Thursday, July 14, 2011
Larry Crowne (Tom Hanks, 2011) -- C
Larry Crowne offers a refreshing bit of modesty and humility when compared with its aggressively raunchy brethren (like Horrible Bosses or Bad Teacher), but it's ultimately just as contrived in its wholly complacent, borderline ridiculously naive perspective. Larry Crowne (Tom Hanks) loses his retail job (some nonsense about him never going to college), which propels him towards the local community college, where he meets babe prof Mercedes Tainot (Julia Roberts), who's naturally going through rocky times in her marriage and having an identity crisis about her role as educator ("Does anyone even care what I'm talking about?"). Essentially a successive series of meet-cute's and whacky characters, Larry Crowne is cookie-cutter humanism, superficially suggesting self-expression and a positive outlook (Tainot's mantra of "care" makes the rote 180 by film's end) are the keys to happiness and self-fulfillment.
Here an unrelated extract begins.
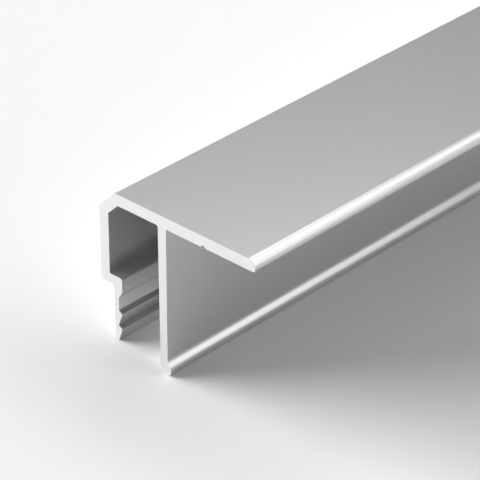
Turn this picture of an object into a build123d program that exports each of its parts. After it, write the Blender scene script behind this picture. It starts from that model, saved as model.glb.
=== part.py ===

Supporting players Wilmer Valderrama and George Takei get some nice moments, and Hanks is considerably nuanced with his schleppy lead. Little of this matters when the script (co-written by Hanks and Nia Vardalos) is so minute, inconsequential, and innocuous, it's a wonder the film doesn't just disintegrate right off the screen. Hanks' direction adds a few deft touches (split-screen work early at least shows some effort), but he directs dialogue exchanges with tone-deaf pacing and beats, leaving the film to rely solely on the goodwill of its characters, which wears thin well before the 2/3 point.